T51B-4618:
Exploring Lesser Antilles subduction zone locking through modeling of cGPS and earthquake seismology data.
Friday, 19 December 2014
Machel Higgins, University of the West Indies, Kingston, Jamaica, John C Weber, Grand Valley State Univ, Allendale, MI, United States and Richard E A Robertson, Univ West Indies, St Augustine, Trinidad and Tobago
Abstract:
We are undertaking a study to better determine the locking characteristics of Lesser Antilles subduction zone using new cGPS data from 20 stations in the Lesser Antilles volcanic islands and outboard islands in the forearc sliver. The new data come from the SRC, IGS and IPGP cGPS networks. Each site we use has a minimum of 3 years of data, and raw site velocities have average uncertainties in the horizontal on order ≤ 2 mm/yr. Eventually, we also hope to incorporate vertical velocities, which have slightly larger uncertainties, into the model along with earthquake slip vectors from the Harvard CMT catalog. We model the cGPS data using Defnode, which performs inverse modeling using the Okada (1985; 1992) method to determine the elastic slip distribution along block (CA plate, NA plate, SA plate, forearc sliver) boundaries. Free parameters are the distribution of locking ratios of the fault representing the subduction zone, and deformation in each block.
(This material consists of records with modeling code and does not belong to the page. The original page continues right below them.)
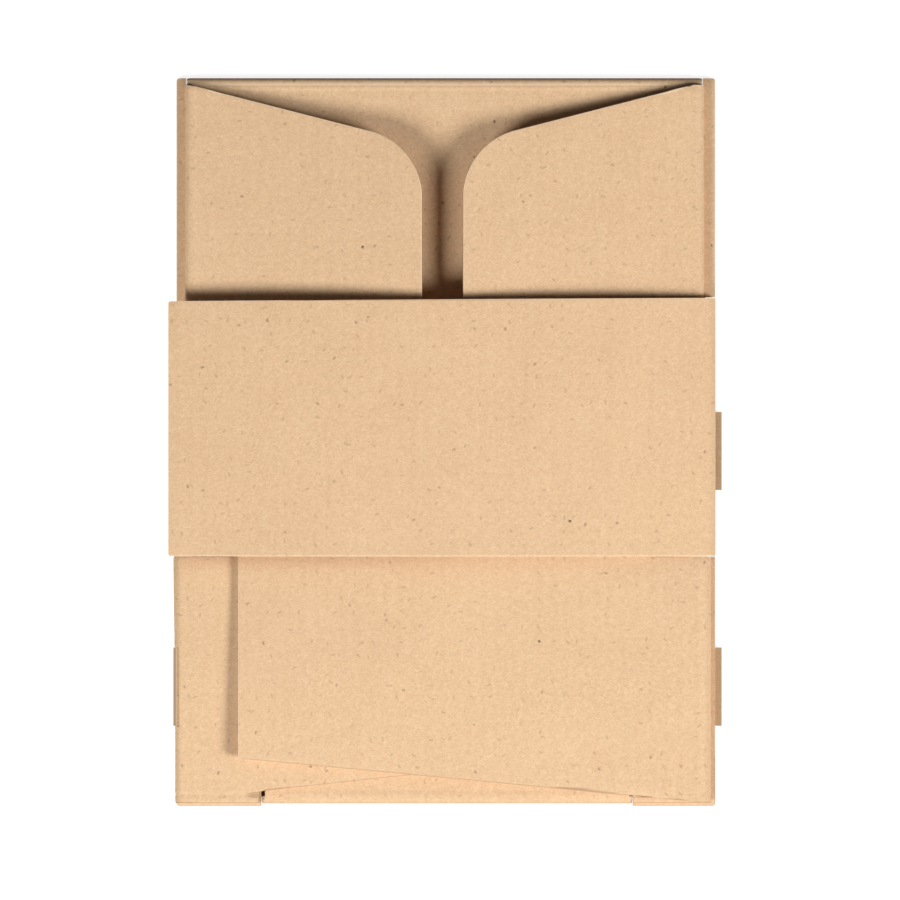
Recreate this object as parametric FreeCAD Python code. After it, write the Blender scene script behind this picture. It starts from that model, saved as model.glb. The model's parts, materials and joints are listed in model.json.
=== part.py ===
import FreeCAD, Part
import math
import os

from FreeCAD import Vector

# Flattened cardboard box: one die-cut sheet of corrugated board folded flat.
# X runs across the base panel, Y along it, Z up. The base panel lies on the ground, the two end
# walls are folded in over it, their ears are folded in over them, and the closing flap, hinged
# at the right-hand edge, lies across the middle on top of all of them.
# Sizes are in millimetres and angles in degrees.

# Board
board_thickness = 3.0
layer_gap = 0.3         # air between two layers that lie on each other
cut_gap = 0.4           # width of a cut between a fold and the panel beside it
cut_corner_radius = 1.2

# Base panel
base_width = 251.0
base_length = 339.0

# Locking lips that stay in the base panel's plane on its long sides
lip_length = 36.5
lip_reach_right = 3.0
lip_reach_left = 1.5
upper_lip_offset = -4.2     # centre of the upper lips, from the middle of the base panel
lower_lip_from_bottom = 55.5
fold_notch_depth = 1.9      # how far the left fold is cut back over the lower left lip

# End walls
end_wall_height = 118.5

# Top end wall with its two short ears
top_inset_left = 4.1        # from the base panel's edge to the outside of the ear's fold
top_inset_right = 5.4
top_fold_end_inset = 0.8    # the top fold stops this far inside the ears' folds
short_ear_gap = 18.7        # between the free edges of the two short ears
short_ear_gap_shift = -0.9
short_ear_taper = 14.5
short_ear_radius = 32.5
short_ear_lift = 5.5
short_ear_setback = 2.0     # the hidden edge stops this far short of the wall's edge

# Bottom end wall with its two long ears
bottom_overhang_left = 0.55
bottom_inset_right = 2.15
bottom_fold_setback = 1.1   # the fold lies this far inside the base panel's bottom edge
bottom_slit_left = 39.9
bottom_slit_right = 38.9
slit_setback = 1.5          # the wall's free corners stop this far inside the base panel
hook_left_length = 4.7
hook_right_length = 9.3
hook_width = 2.3
hook_height = 5.9           # centre of the hooked end of the slit, from the bottom edge
long_ear_margin = 29.5      # from the free edge of a long ear to the opposite fold
left_ear_taper = 6.2
left_ear_shoulder = 39.1
left_ear_step = 5.5
right_ear_taper = 5.47
right_ear_lift = 1.0
long_ear_tuck = 2.0         # how far the long ears reach under the closing flap
long_ear_relief = 26.0      # length beside each fold where they stop short of it

# Closing flap
flap_width = 120.1
flap_offset = 7.0           # centre of the flap, from the middle of the base panel
flap_overhang = 3.6         # how far its free end passes the base panel's left edge
flap_end_rise = 4.6         # height of its free end above its crease
flap_rest_gap = 2.0         # air between its bow and the raised ends of the short ears
flap_end_taper = 1.6        # how much narrower it is at its free end
crease_gap = 0.3            # air between the flap's crease and the strip that carries it

# Levels and places that follow from the sizes above
half_board = board_thickness / 2
layer_pitch = board_thickness + layer_gap
wall_level = layer_pitch
ear_level = 2 * layer_pitch
top_ear_level = 3 * layer_pitch
fold_radius = layer_pitch / 2
fold_reach = fold_radius + half_board
wide_fold_radius = layer_pitch
wide_fold_reach = wide_fold_radius + half_board

half_width = base_width / 2
half_length = base_length / 2
top_left = -half_width + top_inset_left
top_right = half_width - top_inset_right
top_wall_end = half_length - end_wall_height
bottom_left = -half_width - bottom_overhang_left
bottom_right = half_width - bottom_inset_right
bottom_fold_edge = -half_length + bottom_fold_setback
bottom_wall_end = bottom_fold_edge + end_wall_height
slit_edge = -half_length + slit_setback
slit_end_left = -half_width + bottom_slit_left
slit_end_right = half_width - bottom_slit_right
lower_lip_offset = -half_length + lower_lip_from_bottom

flap_top = flap_offset + flap_width / 2
flap_bottom = flap_offset - flap_width / 2
crease_x = half_width - half_board
crease_z = top_ear_level + half_board
flap_end_x = -half_width - flap_overhang

# The part's origin: middle of the whole outline, on the ground
origin_x = (half_width + lip_reach_right + flap_end_x) / 2
far = 10.0                  # how far a cutting outline passes the material it cuts


def box(x_range, y_range, z_range):
    """Block between the given limits."""
    sizes = [high - low for low, high in (x_range, y_range, z_range)]
    return Part.makeBox(*sizes, Vector(x_range[0], y_range[0], z_range[0]))


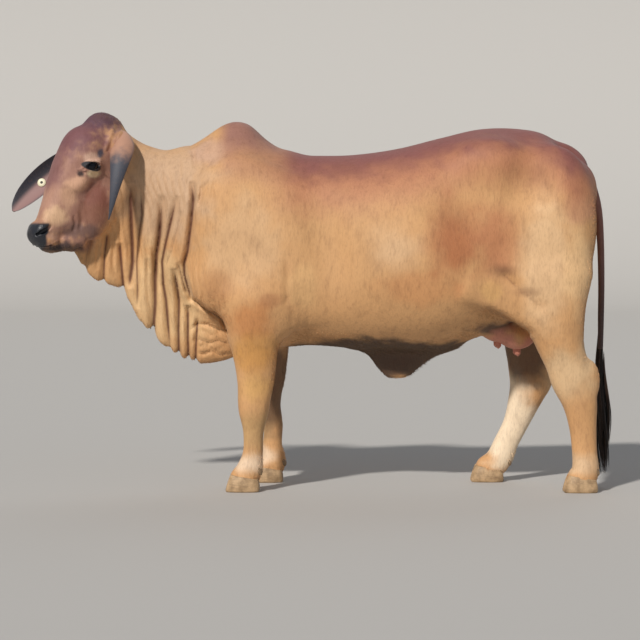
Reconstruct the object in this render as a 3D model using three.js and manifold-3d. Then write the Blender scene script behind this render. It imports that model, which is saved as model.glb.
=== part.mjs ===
// A life-size standing Brahman cow, red coat, polled, head turned a little to its left.
// Millimetres, +Z up, head towards -X, the animal's left side towards -Y, soles at Z = 0.
import * as THREE from "three";
import { mergeVertices } from "three/addons/utils/BufferGeometryUtils.js";
import Module from "manifold-3d";

const wasm = await Module();
wasm.setup();

// Driving dimensions
const HIP_HEIGHT = 1406; // top of the croup
const BACK_HEIGHT = 1301; // behind the hump
const HUMP_HEIGHT = 1436;
const CHEST_FLOOR = 548; // underside between and behind the forelegs
const BARREL_HALF_WIDTH = 318;
const HEAD_YAW = 32; // degrees, towards the animal's left
const HEAD_PIVOT = [-800, 0, 0]; // the head turns about the upright line through this point
const EYE_RADIUS = 26;
const EYE_CENTRE = [-148, 89, 1251]; // in the head's own frame, on its right; mirrored on its left
const EAR_WIDTH = 118;
const TAIL_TIP_HEIGHT = 46;
const TAG_RADIUS = 17;
const TAG_PLACE = 0.65; // share of the ear's length
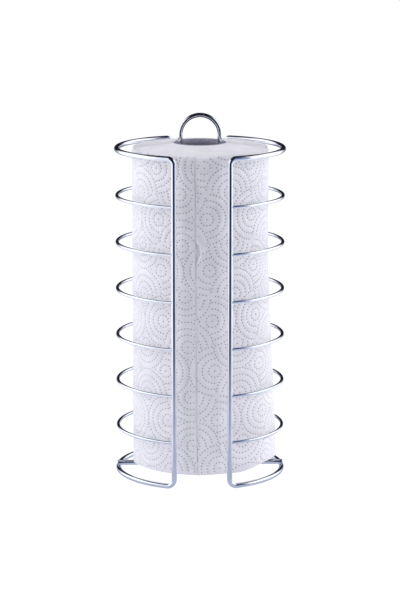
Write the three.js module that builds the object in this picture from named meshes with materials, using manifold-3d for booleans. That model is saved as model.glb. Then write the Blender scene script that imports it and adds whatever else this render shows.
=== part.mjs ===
// Upright paper towel holder, welded from chromed steel wire, with a roll of towels in it.
// Two half cages of bent wire stand face to face with a gap at the front and at the back. A
// crossbar over their bottom arcs ties them together and carries the roll. A narrow wire loop
// rises from the crossbar through the cardboard core and ends as the carrying handle.
// Millimetres, +Z up. The origin is on the worktop, under the middle of the roll, and -Y is
// the front.

import * as THREE from 'three';
import { mergeVertices } from 'three/addons/utils/BufferGeometryUtils.js';
import Module from 'manifold-3d';

const wasm = await Module();
wasm.setup();

// ---- Driving dimensions -------------------------------------------------------------------

const CAGE_DIAMETER = 150; // over the outside of the wire
const CAGE_TOP = 288.5; // height of the centre of the top arcs
const FRONT_GAP = 48; // between the centres of the two front uprights
const FRAME_WIRE = 4.5;
const TOP_BEND = 5; // centreline radius of the frame's upper corners
const BOTTOM_BEND = 6.5;

const RING_WIRE = 3;
const RING_COUNT = 6; // on each side
const LOWEST_RING = 41.3;
const RING_PITCH = 41.2;

const BAR_WIRE = 4.5;
const BAR_LENGTH = 148.6;
const BAR_SINK = 1.15; // how deep the weld lets the crossbar into the bottom arcs

const POST_WIRE = 4;
const HANDLE_WIDTH = 38.5; // over the outside of the wire
const HANDLE_TOP = 319.5;

const ROLL_DIAMETER = 120;
const ROLL_HEIGHT = 281.6;
const ROLL_TELESCOPE = 4.3; // how far the inner turns stand above the outer ones
const ROLL_EDGE = 2.5; // rounding of the outer turns at both ends
const CORE_BORE = 43.6;
const CORE_WALL = 0.8;

const GAP = 0.3; // left between pieces that touch or are welded

// Facets of the round pieces.
const FRAME_SIDES = 10;
const RING_SIDES = 8;
const ARC_STEP = THREE.MathUtils.degToRad(7);
const BEND_STEPS = 4;
const BOW_STEPS = 16;
const ROLL_SIDES = 48;
const CORE_SIDES = 36;
const CUTTER_SIDES = 40;

// ---- Values that follow from them -----------------------------------------------------------

const CAGE_RADIUS = (CAGE_DIAMETER - FRAME_WIRE) / 2;
const UPRIGHT_ANGLE = Math.asin(FRONT_GAP / 2 / CAGE_RADIUS); // from the front, about +Z
const BAR_HEIGHT = FRAME_WIRE + BAR_WIRE / 2 - BAR_SINK;
const ROLL_FOOT = BAR_HEIGHT + BAR_WIRE / 2 + GAP;
const CORE_RADIUS = CORE_BORE / 2 + CORE_WALL;
const BOW_RADIUS = (HANDLE_WIDTH - POST_WIRE) / 2;

const X = new THREE.Vector3(1, 0, 0);
const Y = new THREE.Vector3(0, 1, 0);
const Z = new THREE.Vector3(0, 0, 1);

// ---- Wire: a straight-sided section swept through stations -----------------------------------

/** A curve that passes through stations, each { point, tangent, outward }. The section turns
 *  with the outward direction, so a wire bent round the cage never twists. */
class WirePath extends THREE.Curve {
  constructor(stations, closed = false) {
    super();
    this.stations = stations;
    this.segments = closed ? stations.length : stations.length - 1;
  }

  at(t) {
    return this.stations[Math.round(t * this.segments) % this.stations.length];
  }

  getPoint(t, target = new THREE.Vector3()) {
    return target.copy(this.at(t).point);
  }

  getPointAt(t, target) {
    return this.getPoint(t, target);
  }

  getSpacedPoints() {
    return this.stations.map((station) => station.point.clone());
  }

  computeFrenetFrames() {
    const tangents = this.stations.map((station) => station.tangent);
    const normals = this.stations.map((station) => station.outward);
    const binormals = tangents.map((tangent, i) => tangent.clone().cross(normals[i]));
    return { tangents, normals, binormals };
  }
}

/** Corner radius of a regular section whose flats are a wire's diameter apart. */
function cornerRadius(diameter, sides) {
  return diameter / 2 / Math.cos(Math.PI / sides);
}

/** A length of wire with flat ends. */
function openWire(stations, diameter, sides) {
  const radius = cornerRadius(diameter, sides);
  const corners = [];
  for (let i = 0; i < sides; i++) {
    const angle = (i / sides) * 2 * Math.PI;
    corners.push(new THREE.Vector2(radius * Math.cos(angle), radius * Math.sin(angle)));
  }
  return new THREE.ExtrudeGeometry(new THREE.Shape(corners), {
    steps: stations.length - 1,
    extrudePath: new WirePath(stations),
  });
}

/** A loop of wire whose two ends are welded together. */
function closedWire(stations, diameter, sides) {
  const path = new WirePath(stations, true);
  return new THREE.TubeGeometry(path, stations.length, cornerRadius(diameter, sides), sides, true);
}

/** A station on the cage's cylinder. Along is the distance round it from the front, rise is
 *  the height, and side is 1 for the right half and -1 for the left. */
function onCage(side, along, rise, alongStep, riseStep) {
  const angle = along / CAGE_RADIUS;
  const outward = new THREE.Vector3(side * Math.sin(angle), -Math.cos(angle), 0);
  const around = new THREE.Vector3(side * Math.cos(angle), Math.sin(angle), 0);
  return {
    point: outward.clone().multiplyScalar(CAGE_RADIUS).addScaledVector(Z, rise),
    tangent: around.multiplyScalar(alongStep).addScaledVector(Z, riseStep).normalize(),
    outward,
  };
}

/** Stations along a level arc, without its two ends. */
function levelArc(side, from, to, rise) {
  const steps = Math.ceil(Math.abs(to - from) / CAGE_RADIUS / ARC_STEP);
  const stations = [];
  for (let i = 1; i < steps; i++) {
    stations.push(onCage(side, from + ((to - from) * i) / steps, rise, Math.sign(to - from), 0));
  }
  return stations;
}

// ---- Boolean cuts -----------------------------------------------------------------------------

function toSolid(geometry) {
  const bare = geometry.clone();
  bare.deleteAttribute('normal');
  bare.deleteAttribute('uv');
  const merged = mergeVertices(bare);
  return new wasm.Manifold(
    new wasm.Mesh({
      numProp: 3,
      vertProperties: merged.attributes.position.array,
      triVerts: merged.index.array,
    }),
  );
}

function toGeometry(solid) {
  const mesh = solid.getMesh();
  const geometry = new THREE.BufferGeometry();
  geometry.setAttribute('position', new THREE.BufferAttribute(mesh.vertProperties, 3));
  geometry.setIndex(new THREE.BufferAttribute(mesh.triVerts, 1));
  return geometry;
}

/** Cuts saddles in a wire, where it meets others of the given diameter and section. */
function cope(geometry, diameter, sides, length, direction, centres) {
  const radius = cornerRadius(diameter, sides) + GAP;
  let solid = toSolid(geometry);
  for (const centre of centres) {
    const cutter = new THREE.CylinderGeometry(radius, radius, length, CUTTER_SIDES);
    cutter.applyQuaternion(new THREE.Quaternion().setFromUnitVectors(Y, direction));
    cutter.translate(centre.x, centre.y, centre.z);
    solid = solid.subtract(toSolid(cutter));
  }
  return toGeometry(solid);
}

// ---- The cage -----------------------------------------------------------------------------------

/** One half cage's frame: a rounded rectangle, wrapped on the cage's cylinder. */
function sideFrame(side) {
  const front = CAGE_RADIUS * UPRIGHT_ANGLE;
  const back = CAGE_RADIUS * (Math.PI - UPRIGHT_ANGLE);
  const foot = FRAME_WIRE / 2;
  const stations = [];

  const bend = (along, rise, radius, from) => {
    for (let i = 0; i <= BEND_STEPS; i++) {
      const angle = from + ((Math.PI / 2) * i) / BEND_STEPS;
      const [c, s] = [Math.cos(angle), Math.sin(angle)];
      stations.push(onCage(side, along + radius * c, rise + radius * s, -s, c));
    }
  };

  bend(front + BOTTOM_BEND, foot + BOTTOM_BEND, BOTTOM_BEND, Math.PI);
  stations.push(...levelArc(side, front + BOTTOM_BEND, back - BOTTOM_BEND, foot));
  bend(back - BOTTOM_BEND, foot + BOTTOM_BEND, BOTTOM_BEND, Math.PI * 1.5);
  bend(back - TOP_BEND, CAGE_TOP - TOP_BEND, TOP_BEND, 0);
  stations.push(...levelArc(side, back - TOP_BEND, front + TOP_BEND, CAGE_TOP));
  bend(front + TOP_BEND, CAGE_TOP - TOP_BEND, TOP_BEND, Math.PI / 2);
  return closedWire(stations, FRAME_WIRE, FRAME_SIDES);
}

/** One half ring at height 0, its ends cut to sit on the flanks of the two uprights. */
function sideRing(side) {
  const front = CAGE_RADIUS * UPRIGHT_ANGLE;
  const back = CAGE_RADIUS * (Math.PI - UPRIGHT_ANGLE);
  const ends = [onCage(side, front, 0, 1, 0), onCage(side, back, 0, 1, 0)];
  const stations = [ends[0], ...levelArc(side, front, back, 0), ends[1]];
  const ring = openWire(stations, RING_WIRE, RING_SIDES);
  const uprights = ends.map((end) => end.point);
  return cope(ring, FRAME_WIRE, FRAME_SIDES, RING_WIRE * 3, Z, uprights);
}

/** The crossbar about its own middle, with a saddle over each bottom arc. */
function crossbar() {
  const ends = [-BAR_LENGTH / 2, BAR_LENGTH / 2];
  const stations = ends.map((x) => ({ point: X.clone().multiplyScalar(x), tangent: X, outward: Y }));
  const bar = openWire(stations, BAR_WIRE, FRAME_SIDES);
  const drop = FRAME_WIRE / 2 - BAR_HEIGHT;
  const arcs = [-1, 1].map((side) => new THREE.Vector3(side * CAGE_RADIUS, 0, drop));
  return cope(bar, FRAME_WIRE, FRAME_SIDES, BAR_WIRE * 3, Y, arcs);
}

/** The post and handle in one wire, from the middle of the crossbar up, its two feet cut to
 *  straddle the bar. */
function postLoop() {
  const bowHeight = HANDLE_TOP - POST_WIRE / 2 - BOW_RADIUS - BAR_HEIGHT;
  const foot = (x, tangent) => ({ point: new THREE.Vector3(x, 0, 0), tangent, outward: Y });
  const stations = [foot(-BOW_RADIUS, Z)];
  for (let i = 0; i <= BOW_STEPS; i++) {
    const angle = Math.PI * (1 - i / BOW_STEPS);
    const [c, s] = [Math.cos(angle), Math.sin(angle)];
    stations.push({
      point: new THREE.Vector3(BOW_RADIUS * c, 0, bowHeight + BOW_RADIUS * s),
      tangent: new THREE.Vector3(s, 0, -c),
      outward: Y,
    });
  }
  stations.push(foot(BOW_RADIUS, Z.clone().negate()));
  const loop = openWire(stations, POST_WIRE, FRAME_SIDES);
  return cope(loop, BAR_WIRE, FRAME_SIDES, HANDLE_WIDTH * 2, X, [new THREE.Vector3()]);
}

// ---- The roll -----------------------------------------------------------------------------------

/** A ring-shaped solid turned about +Z from its section, given as radius and height. */
function turned(section, sides) {
  const outline = [...section, section[0]].map(([radius, height]) => new THREE.Vector2(radius, height));
  return new THREE.LatheGeometry(outline, sides);
}

function core() {
  const inner = CORE_BORE / 2;
  return turned(
    [
      [inner, 0],
      [CORE_RADIUS, 0],
      [CORE_RADIUS, ROLL_HEIGHT],
      [inner, ROLL_HEIGHT],
    ],
    CORE_SIDES,
  );
}

/** The wound paper: its ends are shallow cones, because the inner turns have crept upwards. */
function towels() {
  const inner = CORE_RADIUS + GAP;
  const outer = ROLL_DIAMETER / 2;
  const soft = ROLL_EDGE * (1 - Math.SQRT1_2);
  return turned(
    [
      [inner, ROLL_TELESCOPE],
      [outer - ROLL_EDGE, 0],
      [outer - soft, soft],
      [outer, ROLL_EDGE],
      [outer, ROLL_HEIGHT - ROLL_EDGE],
      [outer - soft, ROLL_HEIGHT - soft],
      [outer - ROLL_EDGE, ROLL_HEIGHT],
      [inner, ROLL_HEIGHT + ROLL_TELESCOPE],
    ],
    ROLL_SIDES,
  );
}

// ---- The assembly ---------------------------------------------------------------------------------

function piece(name, geometry, color, roughness, metalness) {
  const mesh = new THREE.Mesh(geometry, new THREE.MeshStandardMaterial({ color, roughness, metalness }));
  mesh.name = name;
  return mesh;
}

const chromed = (name, geometry) => piece(name, geometry, '#c9ccd2', 0.08, 1);

const holder = new THREE.Group();
for (const [name, side] of [['left', -1], ['right', 1]]) {
  const half = new THREE.Group();
  half.add(chromed(`${name}_frame`, sideFrame(side)));
  const ring = sideRing(side);
  for (let i = 0; i < RING_COUNT; i++) {
    const mesh = chromed(`${name}_ring_${i + 1}`, ring);
    mesh.position.z = LOWEST_RING + i * RING_PITCH;
    half.add(mesh);
  }
  holder.add(half);
}

const carrier = new THREE.Group();
carrier.position.z = BAR_HEIGHT;
carrier.add(chromed('base_bar', crossbar()));
carrier.add(chromed('centre_post', postLoop()));
holder.add(carrier);

const roll = new THREE.Group();
roll.position.z = ROLL_FOOT;
const tube = piece('roll_core', core(), '#b8a48c', 0.9, 0);
tube.position.z = ROLL_TELESCOPE;
const paper = piece('paper_roll', towels(), '#eceef4', 0.95, 0);
for (const mesh of [tube, paper]) {
  mesh.rotation.x = Math.PI / 2; // turned about +Y, stood up along +Z
  roll.add(mesh);
}
holder.add(roll);

export default holder;
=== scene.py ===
# %% [markdown]
# # A paper towel holder of welded wire
# The real holder is bent and welded from bright chromed wire: two half cages stand face to face,
# a crossbar ties their feet together, and a narrow loop rises from the crossbar through the roll
# and ends as the carrying handle. The engineering model fixes where every piece is. This file
# loads it and builds what the eye sees around it: drawn wire with soft welds, a card tube, and
# one long sheet of embossed paper wound up on it.

import math

import bpy
import numpy as np
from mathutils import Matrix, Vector
from mathutils.geometry import delaunay_2d_cdt


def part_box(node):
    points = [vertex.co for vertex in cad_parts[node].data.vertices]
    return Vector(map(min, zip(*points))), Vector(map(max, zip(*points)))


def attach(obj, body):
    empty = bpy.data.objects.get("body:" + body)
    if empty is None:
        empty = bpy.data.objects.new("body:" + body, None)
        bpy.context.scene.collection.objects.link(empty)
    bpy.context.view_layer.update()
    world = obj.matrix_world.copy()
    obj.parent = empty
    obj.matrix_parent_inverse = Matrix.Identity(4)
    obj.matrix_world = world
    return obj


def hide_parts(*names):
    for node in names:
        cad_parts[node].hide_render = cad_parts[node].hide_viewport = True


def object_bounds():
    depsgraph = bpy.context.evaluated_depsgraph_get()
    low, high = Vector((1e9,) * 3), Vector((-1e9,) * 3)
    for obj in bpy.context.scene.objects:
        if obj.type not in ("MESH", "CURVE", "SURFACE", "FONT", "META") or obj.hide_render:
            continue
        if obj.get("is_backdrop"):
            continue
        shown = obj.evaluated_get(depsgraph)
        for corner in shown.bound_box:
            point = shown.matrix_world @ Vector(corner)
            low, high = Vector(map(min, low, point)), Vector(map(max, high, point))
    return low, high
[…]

Our model’s weakness is that it is constrained by data from islands with a limited distribution in trying to model a large area. Using the SRC earthquake catalogue, the subduction zone was gridded and we summed the total seismic moment for each grid cell, using only M>3.5 earthquakes with low RMS values. The gridded seismic moment rates were then averaged over the length of time of the complete catalog. Several models were then produced with Defnode and a solution optimization technique that estimated the locking ratio distribution. The models’ resulting seismic moment rates are then compared against those gleaned from the SRC catalogue. Previous works have suggested that subducting ridges on the NA plate may indeed be locked, this work also tries to identify the locking ratio of these ridges.